Exploring our dark side

Courtesy of Liquid Imagination

The darkest story I’ve ever written, “Prom Night”, takes place in a post-apocalyptic setting. It’s also the story closest to my heart, for two reasons.

First, I enjoy the stretch of portraying everyday life under extreme conditions. You still get up in the morning. You crush on people. The trash has to go somewhere. More than ever, you feel the need for some form of family unit, even if it’s one of your own making.

Second, putting extreme stressors on my characters freed me to explore my own dark side—a freedom I should give myself no matter what I’m writing, but usually don’t.

A little light reading

Station Eleven by Emily St. John Mandel

Station Eleven received critical acclaim that it well deserves. The book tells the unlikely story of a wandering group of actors performing Shakespeare in the remote outposts of what is left of civilization in the Great Lakes region of the U.S., twenty years after a pandemic. Lots of other stuff happens too.

“What’s key here, I think, is that Mandel doesn’t dwell on the apocalypse,” says Todd VanDerWerff in his review in Vox. Instead, the author paints a vivid portrait of the every-day existence of her characters, bringing the sense of what this would feel like so much closer than a more violent, extreme portrayal.

Into the Forest by Jean Hegland

Two teen girls and their dad live in an idyllic woodsy grove, but with all the conveniences and technology to which we’re accustomed. Slowly they begin to see things crumbling around them. They’re not sure why, but after a while, the “why” no longer matters. It’s a scary, beautiful, realistic portrayal of how regular people can reach beyond themselves in the face of fear and uncertainty. If you need something for movie night, Patricia Rozema wrote and directed a movie based on this book starring Evan Rachel Wood and Ellen Page. It’s well done and true to the book.
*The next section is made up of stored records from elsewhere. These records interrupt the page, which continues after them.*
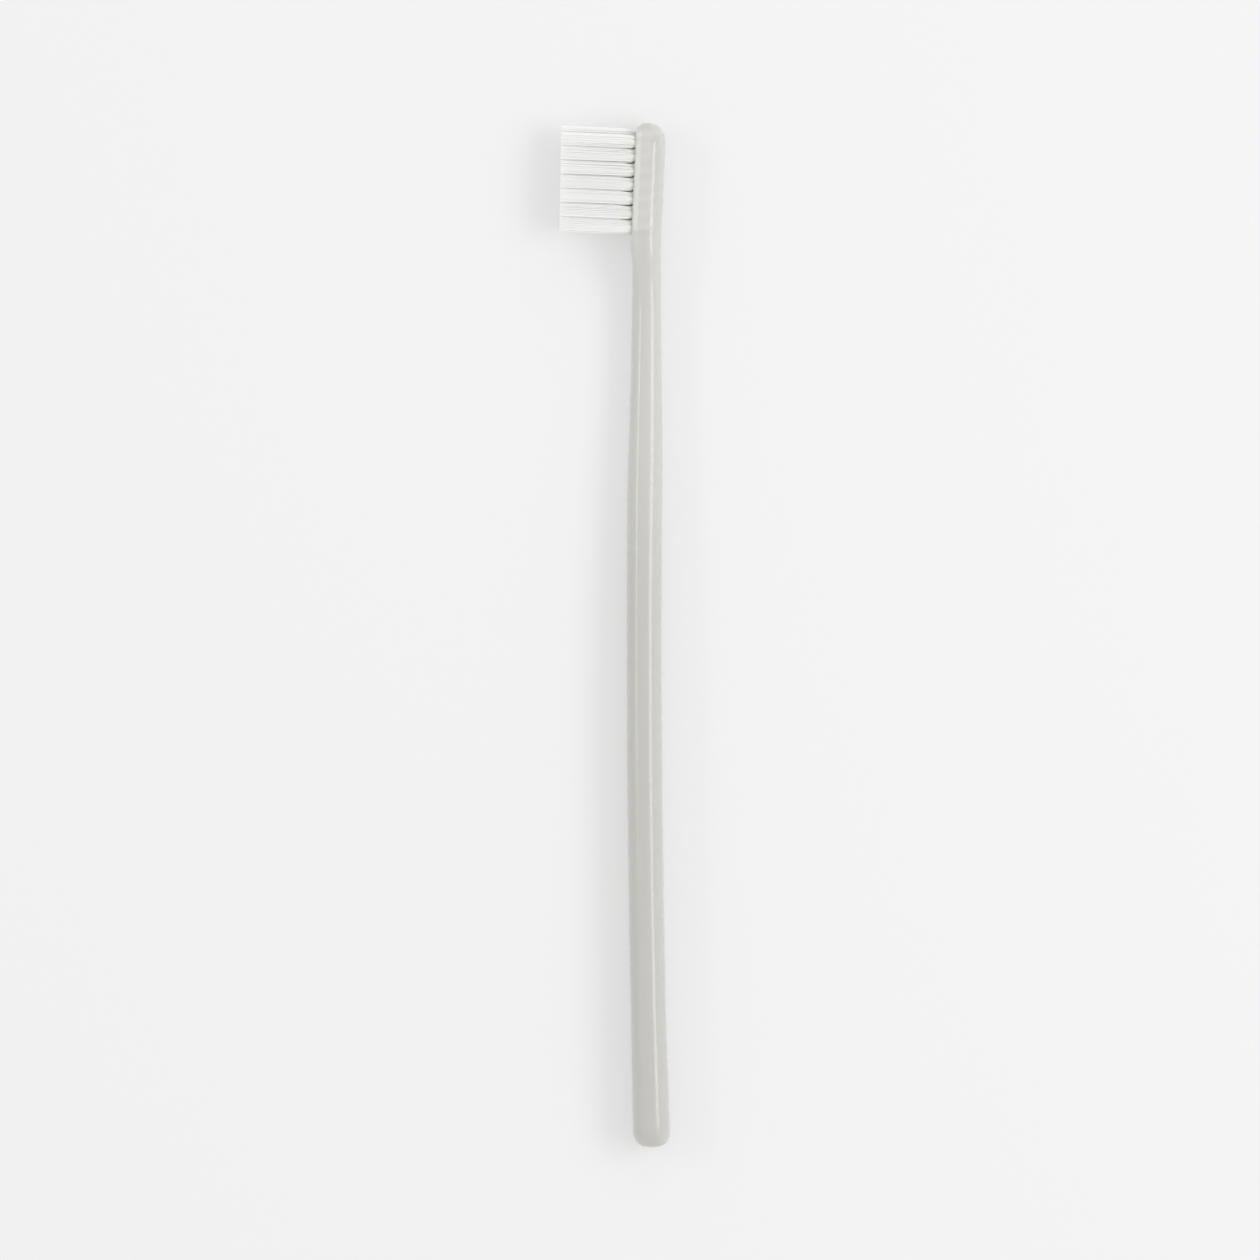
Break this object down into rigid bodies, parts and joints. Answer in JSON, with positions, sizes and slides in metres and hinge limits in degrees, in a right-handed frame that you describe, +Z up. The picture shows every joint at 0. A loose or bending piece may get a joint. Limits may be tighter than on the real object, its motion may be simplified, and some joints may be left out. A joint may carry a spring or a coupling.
{
  "type": "toothbrush",
  "caption": "Straight toothbrush with a one-piece rounded handle in translucent grey plastic, a slim neck and a compact head of straight-cut white nylon tufts.",
  "frame": {"origin": "centre of the brush's footprint, on the surface it lies on", "axes": "+Y along the brush towards the tip of the head, +X from the bristle tips towards the back, +Z up from the surface"},
  "size_m": [0.0186, 0.172, 0.0099],
  "materials": {
    "handle_plastic": "translucent light grey, polished mould",
    "bristle_nylon": "white nylon filaments, straight cut",
    "anchor_metal": "bright stamped strip"
  },
  "bodies": {
    "root": {"handle": "handle_plastic", "tuft_anchors": "anchor_metal", "tuft_r1_c1": "bristle_nylon", "tuft_r1_c2": "bristle_nylon", "tuft_r1_c3": "bristle_nylon", "tuft_r1_c4": "bristle_nylon", "tuft_r2_c1": "bristle_nylon", "tuft_r2_c2": "bristle_nylon", "tuft_r2_c3": "bristle_nylon", "tuft_r2_c4": "bristle_nylon", "tuft_r3_c1": "bristle_nylon", "tuft_r3_c2": "bristle_nylon", "tuft_r3_c3": "bristle_nylon", "tuft_r3_c4": "bristle_nylon", "tuft_r4_c1": "bristle_nylon", "tuft_r4_c2": "bristle_nylon", "tuft_r4_c3": "bristle_nylon", "tuft_r4_c4": "bristle_nylon", "tuft_r5_c1": "bristle_nylon", "tuft_r5_c2": "bristle_nylon", "tuft_r5_c3": "bristle_nylon", "tuft_r5_c4": "bristle_nylon", "tuft_r6_c1": "bristle_nylon", "tuft_r6_c2": "bristle_nylon", "tuft_r6_c3": "bristle_nylon", "tuft_r6_c4": "bristle_nylon", "tuft_r7_c1": "bristle_nylon", "tuft_r7_c2": "bristle_nylon", "tuft_r7_c3": "bristle_nylon", "tuft_r7_c4": "bristle_nylon"}
  },
  "joints": []
}
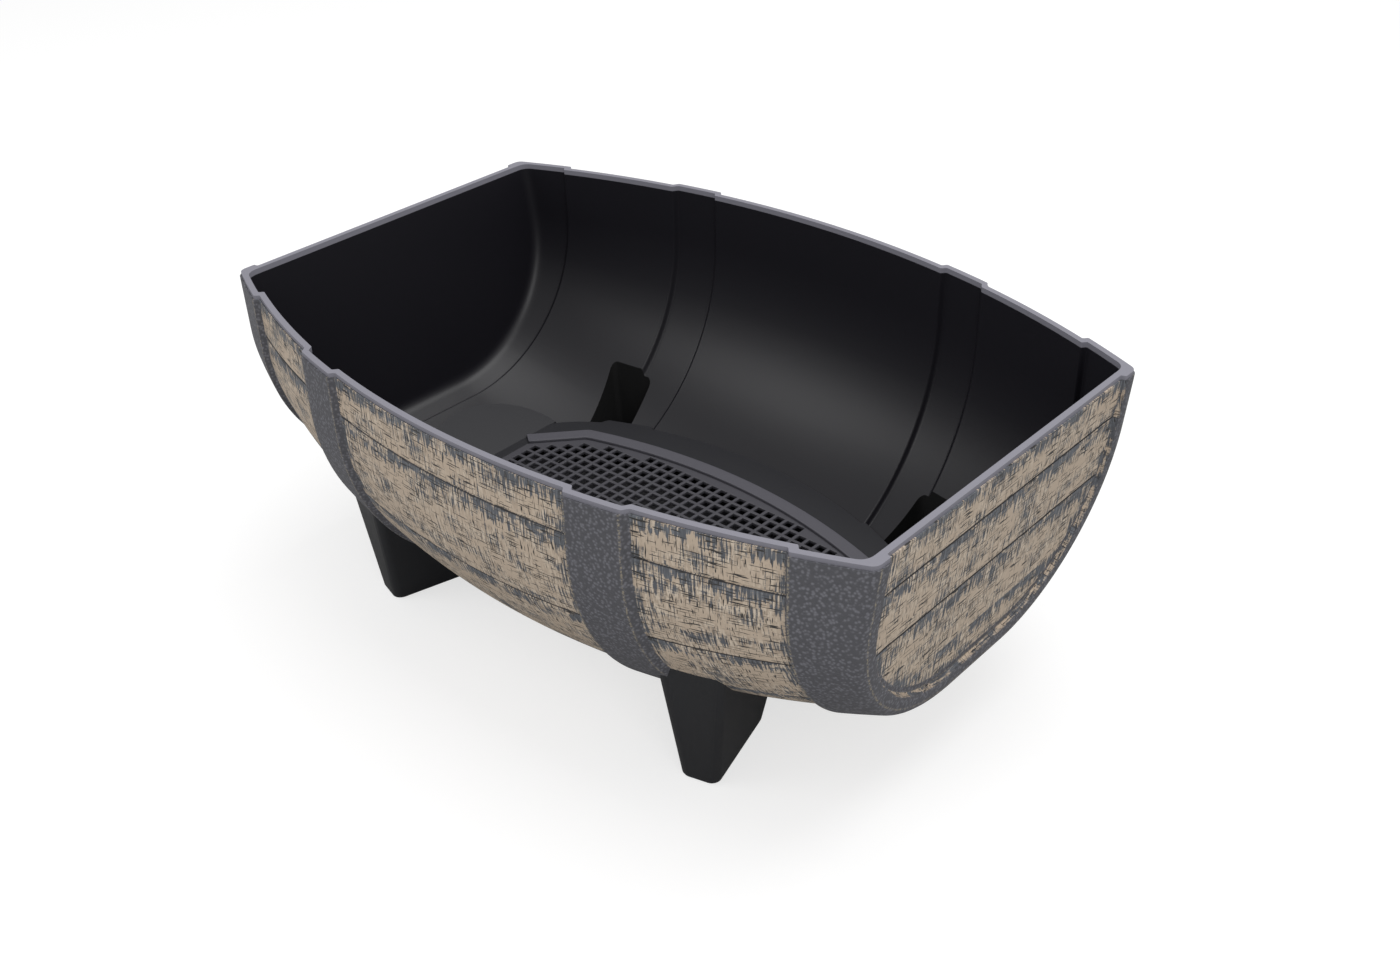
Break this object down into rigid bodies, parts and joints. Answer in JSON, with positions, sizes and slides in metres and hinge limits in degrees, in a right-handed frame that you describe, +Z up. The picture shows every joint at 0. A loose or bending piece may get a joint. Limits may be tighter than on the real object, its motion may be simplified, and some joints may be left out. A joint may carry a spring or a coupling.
{
  "type": "half barrel planter",
  "caption": "Trough planter moulded as a half barrel with raised hoop bands, recessed end panels, hollow tapered feet and a drop-in drainage grille.",
  "frame": {"origin": "on the floor, in the middle of the four feet", "axes": "+X along the length, +Y to the far side, +Z up"},
  "size_m": [0.5994, 0.4158, 0.24],
  "materials": {
    "tub_plastic": "satin charcoal moulding, wood-effect paint on the outside panels",
    "grille_plastic": "satin black moulding"
  },
  "bodies": {
    "tub_body": {"tub": "tub_plastic"},
    "grille_body": {"grille": "grille_plastic"}
  },
  "joints": [
    {"name": "grille_lift", "type": "slide", "parent": "tub_body", "child": "grille_body", "axis": [0, 0, 1], "range_m": [0, 0.22]}
  ]
}
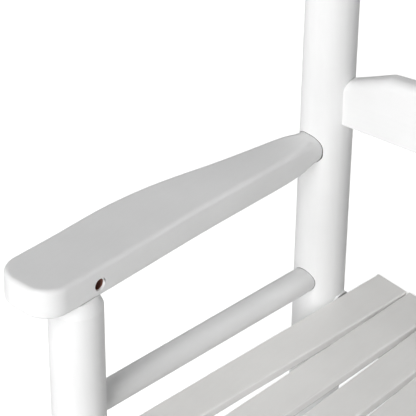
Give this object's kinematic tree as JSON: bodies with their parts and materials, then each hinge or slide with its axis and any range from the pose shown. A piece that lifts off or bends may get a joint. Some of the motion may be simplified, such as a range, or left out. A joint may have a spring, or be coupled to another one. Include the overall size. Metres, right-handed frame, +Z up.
{
  "type": "rocking chair",
  "caption": "Painted wooden porch rocking chair with round posts, flat arms, a scooped slat seat, a ladder back and two curved runners.",
  "frame": {"origin": "on the floor, midway between the two runners, under the point where they touch the floor with the chair at rest", "axes": "+Z up, +X to the sitter's left, +Y to the rear; the sitter faces -Y"},
  "size_m": [0.6836, 0.8522, 1.1444],
  "materials": {
    "white_paint_wood": "satin white paint on hardwood",
    "bare_wood": "bare hardwood end grain",
    "zinc_screws": "zinc plated",
    "dark_bolts": "white painted over"
  },
  "bodies": {
    "root": {"arm_pegs": "bare_wood", "front_seat_rail": "white_paint_wood", "left_arm": "white_paint_wood", "left_back_post": "white_paint_wood", "left_front_post": "white_paint_wood", "left_inner_seat_slat": "white_paint_wood", "left_outer_seat_slat": "white_paint_wood", "left_rocker": "white_paint_wood", "left_second_seat_slat": "white_paint_wood", "left_side_rail": "white_paint_wood", "left_side_stretcher": "white_paint_wood", "left_third_seat_slat": "white_paint_wood", "lower_back_slat": "white_paint_wood", "lower_front_stretcher": "white_paint_wood", "middle_back_slat": "white_paint_wood", "middle_seat_slat": "white_paint_wood", "rear_seat_rail": "white_paint_wood", "rear_stretcher": "white_paint_wood", "right_arm": "white_paint_wood", "right_back_post": "white_paint_wood", "right_front_post": "white_paint_wood", "right_inner_seat_slat": "white_paint_wood", "right_outer_seat_slat": "white_paint_wood", "right_rocker": "white_paint_wood", "right_second_seat_slat": "white_paint_wood", "right_side_rail": "white_paint_wood", "right_side_stretcher": "white_paint_wood", "right_third_seat_slat": "white_paint_wood", "rocker_bolts": "dark_bolts", "rocker_nuts": "dark_bolts", "rocker_washers": "dark_bolts", "seat_screws": "zinc_screws", "top_back_slat": "white_paint_wood", "upper_front_stretcher": "white_paint_wood"}
  },
  "joints": []
}
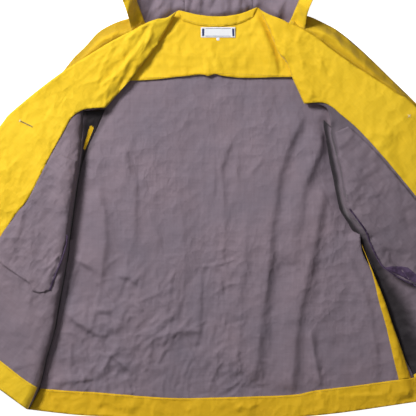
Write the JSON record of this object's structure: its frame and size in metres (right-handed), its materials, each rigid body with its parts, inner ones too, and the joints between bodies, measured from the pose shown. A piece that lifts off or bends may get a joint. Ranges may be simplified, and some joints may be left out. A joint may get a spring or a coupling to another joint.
{
  "type": "hooded jacket",
  "caption": "Open hooded rain jacket lying flat: back panel with yoke facing, two fold-out fronts, two swinging sleeves and a lifting hood.",
  "frame": {"origin": "underside of the back panel, midway between the side seams and 352 mm above the back hem", "axes": "+X to the wearer's left, +Y from the hem to the hood, +Z away from the surface the jacket lies on"},
  "size_m": [1.3015, 1.0443, 0.06],
  "materials": {
    "yellow_cloth": "plain-woven cotton and nylon, dry proofed face",
    "grey_cloth": "mauve-grey reverse side of the same weave",
    "binding": "overlocked seam edge",
    "thread": "polyester sewing thread",
    "label": "woven satin label with blue ends",
    "button": "four-hole button, satin gloss"
  },
  "bodies": {
    "root": {"back_panel": "grey_cloth", "back_yoke_facing": "yellow_cloth", "collar_stand": "yellow_cloth", "neck_label": "label", "size_tab": "label", "back_hem_facing": "yellow_cloth", "right_side_panel": "grey_cloth", "left_side_panel": "grey_cloth", "right_side_strip": "yellow_cloth", "left_side_strip": "yellow_cloth", "right_front_shoulder": "yellow_cloth", "left_front_shoulder": "yellow_cloth"},
    "right_front": {"right_front_panel": "grey_cloth", "right_front_facing": "yellow_cloth", "right_front_hem_facing": "yellow_cloth", "right_pocket_bag": "grey_cloth", "right_pocket_binding": "binding", "buttonhole_stitching": "thread"},
    "left_front": {"left_front_panel": "grey_cloth", "left_front_facing": "yellow_cloth", "left_front_hem_facing": "yellow_cloth", "left_pocket_bag": "grey_cloth", "left_pocket_binding": "binding", "front_buttons": "button", "button_thread": "thread"},
    "right_sleeve": {"right_sleeve_under": "yellow_cloth", "right_sleeve_upper": "yellow_cloth", "right_cuff_hem": "yellow_cloth"},
    "left_sleeve": {"left_sleeve_under": "yellow_cloth", "left_sleeve_upper": "yellow_cloth", "left_cuff_hem": "yellow_cloth"},
    "hood": {"hood_right_side": "grey_cloth", "hood_centre": "grey_cloth", "hood_left_side": "grey_cloth", "hood_brim_facing": "yellow_cloth"}
  },
  "joints": [
    {"name": "right_front_fold", "type": "hinge", "parent": "root", "child": "right_front", "pos_m": [-0.074, 0.36, 0.038], "axis": [0.3423, 0.9396, 0], "range_deg": [0, 178]},
    {"name": "left_front_fold", "type": "hinge", "parent": "root", "child": "left_front", "pos_m": [0.072, 0.364, 0.0295], "axis": [0.3481, -0.9375, 0], "range_deg": [0, 178]},
    {"name": "right_sleeve_swing", "type": "hinge", "parent": "root", "child": "right_sleeve", "pos_m": [-0.3, 0.107, 0.013], "axis": [0, 0, -1], "range_deg": [0, 40]},
    {"name": "left_sleeve_swing", "type": "hinge", "parent": "root", "child": "left_sleeve", "pos_m": [0.301, 0.128, 0.013], "axis": [0, 0, 1], "range_deg": [0, 40]},
    {"name": "hood_lift", "type": "hinge", "parent": "root", "child": "hood", "pos_m": [0, 0.338, 0.046], "axis": [1, 0, 0], "range_deg": [0, 90]}
  ]
}
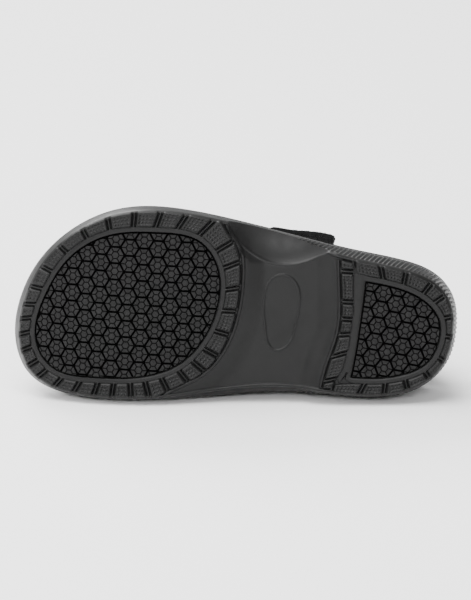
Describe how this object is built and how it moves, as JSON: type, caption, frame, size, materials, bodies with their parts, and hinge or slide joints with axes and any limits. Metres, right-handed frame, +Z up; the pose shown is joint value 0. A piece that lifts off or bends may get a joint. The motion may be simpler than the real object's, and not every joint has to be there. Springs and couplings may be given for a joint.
{
  "type": "clog",
  "caption": "Closed-toe moulded foam work clog, left foot, with ring-lugged sole, rubber tread pads and textile back strap, lying on its inner side.",
  "frame": {"origin": "middle of the bounding box in plan, on the floor that the clog lies on", "axes": "+X along the clog towards the heel, +Y from the tread towards the top of the clog, +Z up, towards its outer side; the tread faces -Y and is tipped about 8 degrees upwards"},
  "size_m": [0.2654, 0.0988, 0.117],
  "materials": {
    "sole_foam": "charcoal moulded foam, matt with a fine satin sheen",
    "upper_foam": "charcoal moulded foam, satin",
    "insole_foam": "charcoal foam footbed, matt",
    "tread_rubber": "black rubber, matt",
    "strap_textile": "black woven textile with looped pile"
  },
  "bodies": {
    "root": {"sole": "sole_foam", "upper": "upper_foam", "insole": "insole_foam", "forefoot_tread": "tread_rubber", "heel_tread": "tread_rubber", "strap": "strap_textile"}
  },
  "joints": []
}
Good Morning, Midnight by Lily Brooks-Dalton

This is quite simply one of the best books I have ever read. The apocalypse, as with Station Eleven, is in the background, yet it propels the story arc. The book follows two isolated groups of people—one in space, one in the Arctic—who begin to suspect that something terrible has overcome the Earth, but are limited in their communications with the rest of the planet. I’ll stop here to avoid spoilers.

One final thought: Maybe my fondness for post-apocalypse literature is just whistling in the dark. Lately, whenever I check the news, I feel the uncontrollable urge to say “Ribbit”.